The sharpest drop in housing prices in 50 years poses a "significant" risk to the U.S. economy, but the Fed's rate cuts should be felt in the second half of the year, according to one Fed official on Friday.

Boston Fed President Eric Rosengren said the U.S. housing market is a small part of GDP but the slump, the effects of which are widespread, may last longer than anticipated.

"Previous periods of real estate problems have taken significant time to be worked out, with foreclosures remaining elevated well after their peak," he said. "The current foreclosure problem has been exacerbated by the difficulties related to many of the problem loans being held in securities."

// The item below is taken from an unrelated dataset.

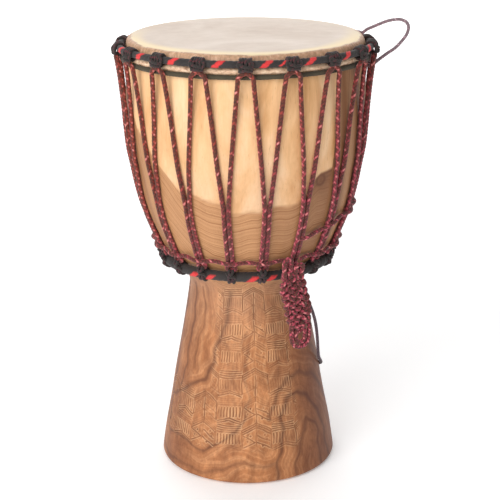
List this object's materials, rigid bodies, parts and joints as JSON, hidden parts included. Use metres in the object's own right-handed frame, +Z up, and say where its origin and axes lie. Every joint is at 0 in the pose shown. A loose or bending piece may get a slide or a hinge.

Rosengren said the extent of the housing problem "is highly dependent on the outlook for the economy and the future path of housing prices," adding that the aggressive monetary and fiscal policy actions will help mitigate some of the downside risks.

"These policies will likely result in some pick up in economic activity in the second half of this year, which should help to stabilize the housing market," he added.

Rosengren said it is important for servicers to help economic growth by making loan modifications where appropriate.

Rosengren explained the economy is experiencing challenges on multiple fronts, but core inflation is contained, the unemployment rate is at 5% and the economy continues to grow. "These relatively benign outcomes to date are at least partly the result of recent monetary and fiscal policy actions taken to mitigate some of the problems facing the economy," he said.